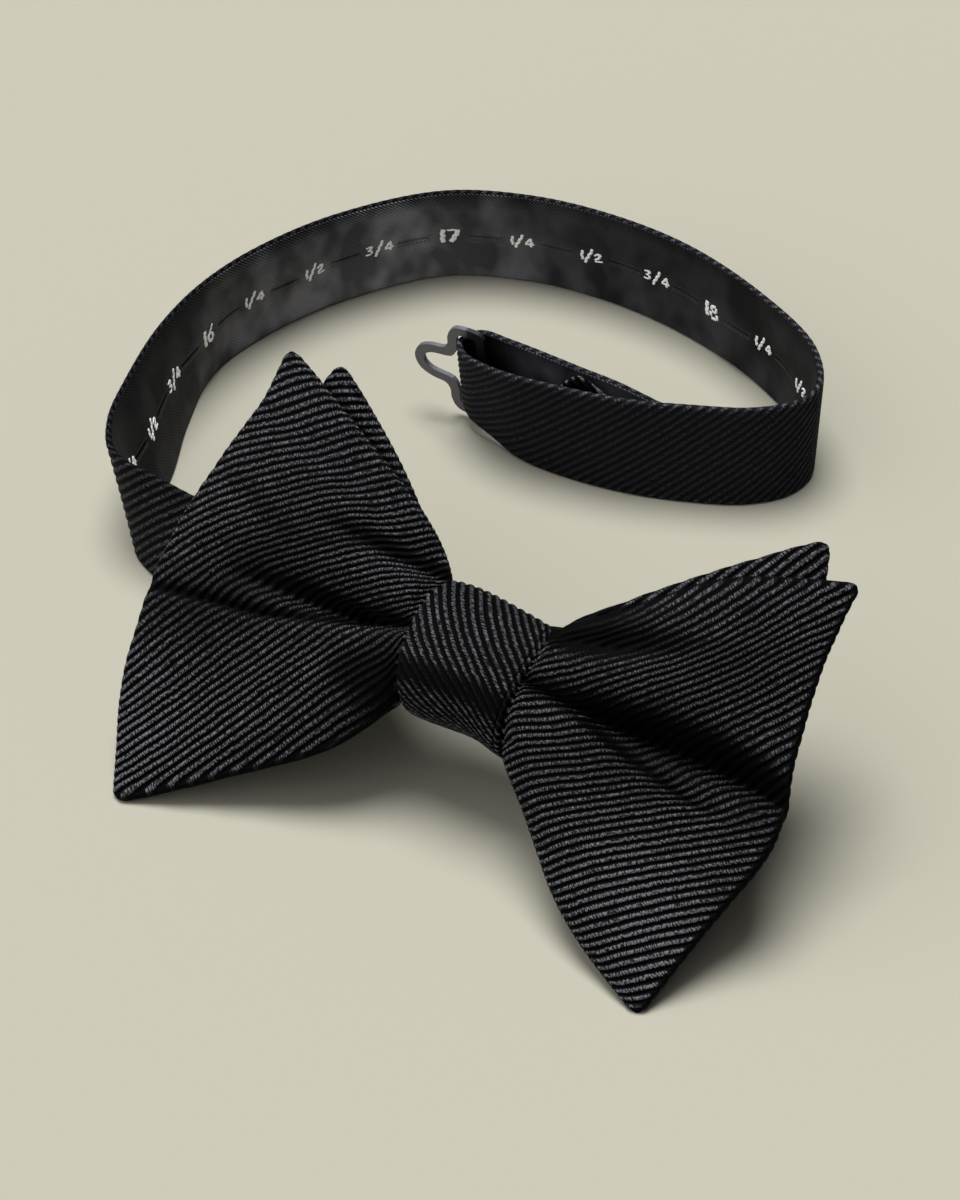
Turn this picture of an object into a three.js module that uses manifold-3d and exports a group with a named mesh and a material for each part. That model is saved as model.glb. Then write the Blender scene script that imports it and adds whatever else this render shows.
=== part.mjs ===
// A pre-tied butterfly bow tie of black ribbed silk, lying on a table.
// The bow leans back on its lower tips and faces -Y. Its neck strap stands on
// its edge and loops behind the bow, towards +Y, to a fold through a flat metal eye.
// Millimetres, +Z up. The origin is the middle of the underside of the whole.
import * as THREE from "three";
import { mergeVertices } from "three/addons/utils/BufferGeometryUtils.js";
import Module from "manifold-3d";

const wasm = await Module();
wasm.setup();

// Moves the modelled pieces so that their common box is centred on the origin
const CENTRE_SHIFT = { x: -0.3, y: 0.48 };

// Driving dimensions of the bow. The lean is in degrees back from upright. A leaf is as
// thick as its rim at the edges and fills out over the rim zone, a share of its width.
const BOW_LEAN = 54;
const BOW_PLACE = { x: 18, y: -74.6, z: 0.25 };
const LEAF_THICKNESS = 2.4;
const RIM_THICKNESS = 1.2;
const RIM_ZONE = 0.2;
const ROOT_REACH = 1.5;
const KNOT_GAP = 0.9;
const STATION_SPREAD = 1.5;

// Driving dimensions of the knot wrap. The powers round its corners, and the flare lifts
// its two rims over its middle. Each rim line gives how far across it is, bottom to top.
const KNOT = { halfHeight: 11.7, front: 9.0, back: 8.6, wall: 1.6, up: 39.0, across: 1.4 };
const KNOT_ROUNDNESS = { front: 2.4, back: 4.5, side: 2.8 };
const KNOT_FLARE = { middle: -0.2, rise: 0.5, roll: 0.6 };
const KNOT_FACETS = { around: 32, along: 8 };
const KNOT_LEFT_RIM = [-7.2, -7.4, -6.9, -6.2, -4.6];
const KNOT_RIGHT_RIM = [9.9, 10.2, 10.3, 9.8, 7.8];

// Driving dimensions of the neck strap and of the size tape on its inner face
const BAND_THICKNESS = 1.1;
const TAPE_THICKNESS = 1.0;
const LAYER_GAP = 0.3;
const TAPE_MARGIN = 1.3;
const STRAP_STEP = 3;
const SLOT = { length: 5.2, height: 0.7, spacing: 13, count: 17, firstAt: 21.9 };

// Driving dimensions of the metal pieces and of the fabric tab between the folded layers
const PLATE_THICKNESS = 0.8;
const EYE = { x: -25.0, y: 31.1, z: 10.9, lean: 5.5 };
const SLOT_HOOK = { x: 11.5, y: 33.1, z: 10, shank: 5, bar: 9, length: 6.5, barLength: 2 };
const STUB_HOOK = { x: 52.9, y: -33.0, z: 9.7, lean: 17.5, shank: 5, bar: 13, length: 9, barLength: 2 };
const TAB = { x: 0, y: 28.45, z: 15, turn: 8, lean: 2.8, thickness: 1.0 };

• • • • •

Work to do:
Only the lines from the opening of the material through the line with "-0.3, y: 0.48" should be echoed, exactly as written.

The response:
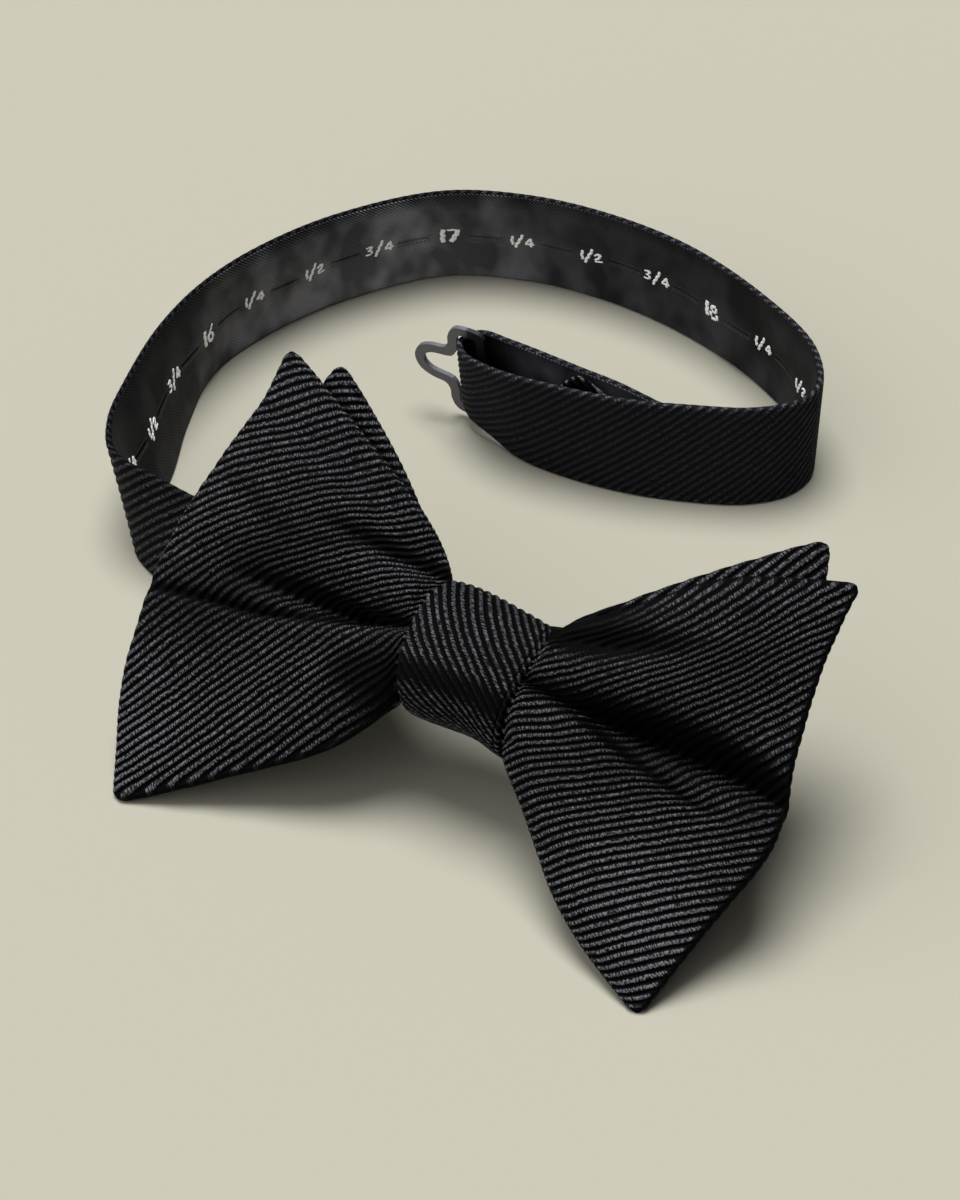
Turn this picture of an object into a three.js module that uses manifold-3d and exports a group with a named mesh and a material for each part. That model is saved as model.glb. Then write the Blender scene script that imports it and adds whatever else this render shows.
=== part.mjs ===
// A pre-tied butterfly bow tie of black ribbed silk, lying on a table.
// The bow leans back on its lower tips and faces -Y. Its neck strap stands on
// its edge and loops behind the bow, towards +Y, to a fold through a flat metal eye.
// Millimetres, +Z up. The origin is the middle of the underside of the whole.
import * as THREE from "three";
import { mergeVertices } from "three/addons/utils/BufferGeometryUtils.js";
import Module from "manifold-3d";

const wasm = await Module();
wasm.setup();

// Moves the modelled pieces so that their common box is centred on the origin
const CENTRE_SHIFT = { x: -0.3, y: 0.48 };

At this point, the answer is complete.